* START Data shown *
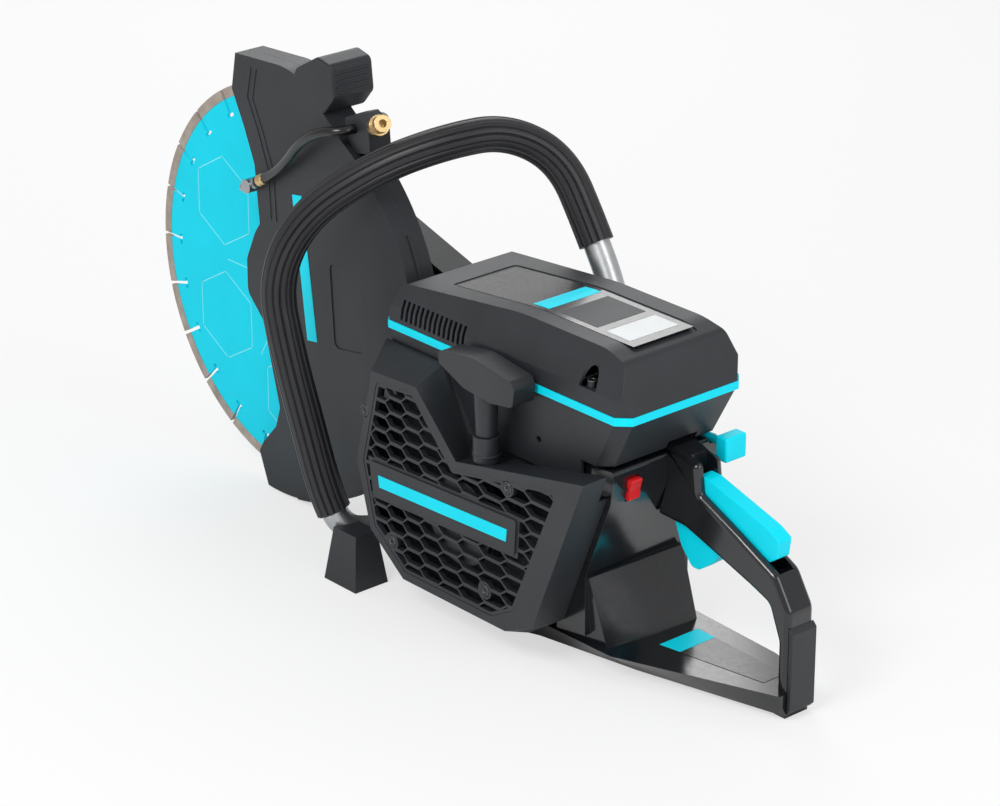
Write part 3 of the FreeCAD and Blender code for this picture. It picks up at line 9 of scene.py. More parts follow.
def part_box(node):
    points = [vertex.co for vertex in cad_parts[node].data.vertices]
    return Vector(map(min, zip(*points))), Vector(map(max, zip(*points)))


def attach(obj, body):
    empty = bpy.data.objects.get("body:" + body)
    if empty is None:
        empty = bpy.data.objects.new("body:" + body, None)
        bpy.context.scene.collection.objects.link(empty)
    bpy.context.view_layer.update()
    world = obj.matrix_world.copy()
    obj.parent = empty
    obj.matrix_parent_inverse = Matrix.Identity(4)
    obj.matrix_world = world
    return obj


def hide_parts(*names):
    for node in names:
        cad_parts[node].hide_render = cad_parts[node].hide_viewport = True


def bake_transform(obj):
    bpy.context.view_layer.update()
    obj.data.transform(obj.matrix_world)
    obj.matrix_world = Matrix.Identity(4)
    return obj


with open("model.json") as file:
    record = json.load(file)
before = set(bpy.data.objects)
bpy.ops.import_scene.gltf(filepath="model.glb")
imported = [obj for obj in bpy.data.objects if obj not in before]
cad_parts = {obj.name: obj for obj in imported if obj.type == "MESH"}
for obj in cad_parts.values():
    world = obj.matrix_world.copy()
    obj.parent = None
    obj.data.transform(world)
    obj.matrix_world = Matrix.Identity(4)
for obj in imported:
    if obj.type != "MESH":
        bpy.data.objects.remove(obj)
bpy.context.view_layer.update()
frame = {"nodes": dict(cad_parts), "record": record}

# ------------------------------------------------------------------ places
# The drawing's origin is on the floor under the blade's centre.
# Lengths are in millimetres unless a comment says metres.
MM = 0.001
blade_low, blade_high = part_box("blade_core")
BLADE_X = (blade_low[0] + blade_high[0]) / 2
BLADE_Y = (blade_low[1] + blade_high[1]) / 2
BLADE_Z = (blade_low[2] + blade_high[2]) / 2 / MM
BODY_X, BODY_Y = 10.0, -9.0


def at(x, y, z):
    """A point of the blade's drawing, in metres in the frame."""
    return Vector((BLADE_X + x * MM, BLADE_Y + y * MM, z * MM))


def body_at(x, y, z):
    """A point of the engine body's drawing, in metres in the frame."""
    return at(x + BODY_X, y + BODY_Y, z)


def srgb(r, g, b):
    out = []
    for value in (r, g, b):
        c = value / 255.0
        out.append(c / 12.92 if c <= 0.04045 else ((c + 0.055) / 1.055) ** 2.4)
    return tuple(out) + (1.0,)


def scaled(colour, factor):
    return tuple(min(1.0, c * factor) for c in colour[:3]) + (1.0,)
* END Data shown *
* START Data shown *
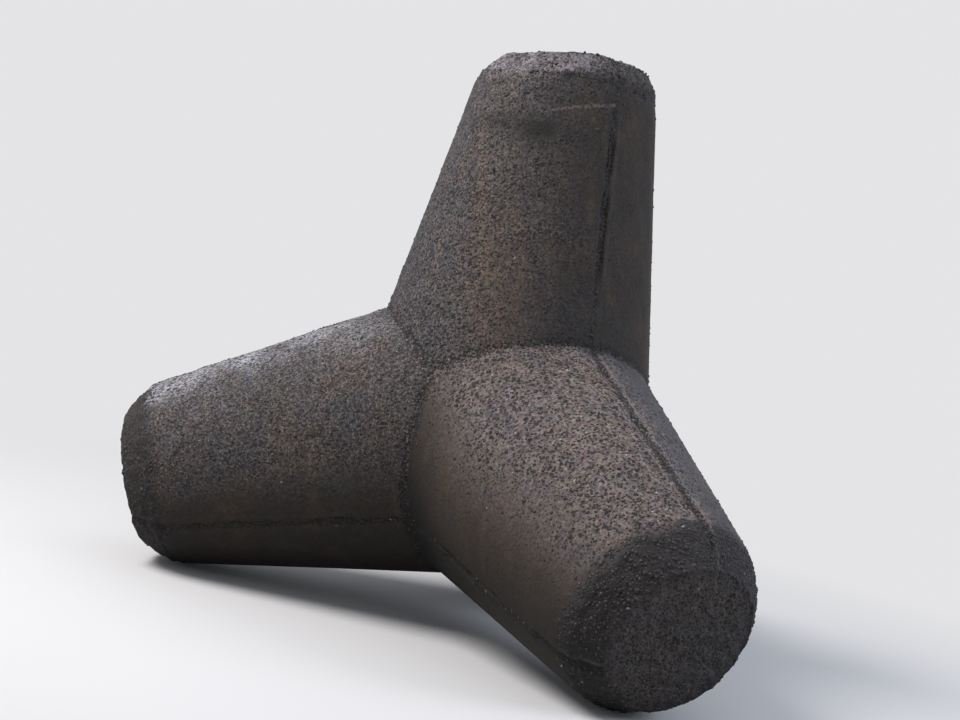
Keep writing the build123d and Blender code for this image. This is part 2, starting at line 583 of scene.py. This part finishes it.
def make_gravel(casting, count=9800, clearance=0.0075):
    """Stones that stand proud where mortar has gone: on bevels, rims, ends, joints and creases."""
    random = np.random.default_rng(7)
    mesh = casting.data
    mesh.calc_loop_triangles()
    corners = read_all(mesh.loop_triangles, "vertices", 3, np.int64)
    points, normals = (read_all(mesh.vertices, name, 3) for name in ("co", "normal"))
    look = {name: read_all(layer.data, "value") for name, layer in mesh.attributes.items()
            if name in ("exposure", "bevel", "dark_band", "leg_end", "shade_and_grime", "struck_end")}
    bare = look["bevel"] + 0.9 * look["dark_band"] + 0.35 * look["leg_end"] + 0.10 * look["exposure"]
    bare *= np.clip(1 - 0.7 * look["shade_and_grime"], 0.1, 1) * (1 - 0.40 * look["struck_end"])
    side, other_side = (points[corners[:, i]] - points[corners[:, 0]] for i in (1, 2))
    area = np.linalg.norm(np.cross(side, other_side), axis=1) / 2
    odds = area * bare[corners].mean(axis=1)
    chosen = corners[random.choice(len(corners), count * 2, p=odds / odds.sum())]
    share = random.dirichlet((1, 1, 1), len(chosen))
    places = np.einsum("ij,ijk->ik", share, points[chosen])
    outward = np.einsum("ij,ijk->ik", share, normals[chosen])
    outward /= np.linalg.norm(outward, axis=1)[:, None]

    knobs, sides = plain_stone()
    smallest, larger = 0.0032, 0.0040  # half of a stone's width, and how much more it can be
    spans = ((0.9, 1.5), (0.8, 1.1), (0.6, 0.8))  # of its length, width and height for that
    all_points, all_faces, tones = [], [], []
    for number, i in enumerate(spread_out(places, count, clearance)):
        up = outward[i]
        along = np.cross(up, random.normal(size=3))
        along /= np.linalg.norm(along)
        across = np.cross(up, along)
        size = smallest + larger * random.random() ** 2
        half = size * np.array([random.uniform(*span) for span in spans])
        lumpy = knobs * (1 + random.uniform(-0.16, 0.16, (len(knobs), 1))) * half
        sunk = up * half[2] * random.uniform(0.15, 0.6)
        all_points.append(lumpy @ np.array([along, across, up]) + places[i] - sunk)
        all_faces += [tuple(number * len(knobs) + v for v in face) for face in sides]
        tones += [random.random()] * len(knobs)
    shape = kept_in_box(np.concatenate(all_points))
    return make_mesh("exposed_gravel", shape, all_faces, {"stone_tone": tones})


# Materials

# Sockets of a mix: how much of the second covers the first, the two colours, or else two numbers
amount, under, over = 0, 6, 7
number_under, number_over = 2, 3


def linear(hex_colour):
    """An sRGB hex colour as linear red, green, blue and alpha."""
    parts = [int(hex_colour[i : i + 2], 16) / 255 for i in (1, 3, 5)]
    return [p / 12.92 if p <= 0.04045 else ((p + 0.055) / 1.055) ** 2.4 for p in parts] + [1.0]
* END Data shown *
→ **What is needed**: Begin with the line containing "Write part 3", end with the line containing "in imported if", and repeat every line in that stretch exactly.

→ **Solution**:
Write part 3 of the FreeCAD and Blender code for this picture. It picks up at line 9 of scene.py. More parts follow.
def part_box(node):
    points = [vertex.co for vertex in cad_parts[node].data.vertices]
    return Vector(map(min, zip(*points))), Vector(map(max, zip(*points)))


def attach(obj, body):
    empty = bpy.data.objects.get("body:" + body)
    if empty is None:
        empty = bpy.data.objects.new("body:" + body, None)
        bpy.context.scene.collection.objects.link(empty)
    bpy.context.view_layer.update()
    world = obj.matrix_world.copy()
    obj.parent = empty
    obj.matrix_parent_inverse = Matrix.Identity(4)
    obj.matrix_world = world
    return obj


def hide_parts(*names):
    for node in names:
        cad_parts[node].hide_render = cad_parts[node].hide_viewport = True


def bake_transform(obj):
    bpy.context.view_layer.update()
    obj.data.transform(obj.matrix_world)
    obj.matrix_world = Matrix.Identity(4)
    return obj


with open("model.json") as file:
    record = json.load(file)
before = set(bpy.data.objects)
bpy.ops.import_scene.gltf(filepath="model.glb")
imported = [obj for obj in bpy.data.objects if obj not in before]
cad_parts = {obj.name: obj for obj in imported if obj.type == "MESH"}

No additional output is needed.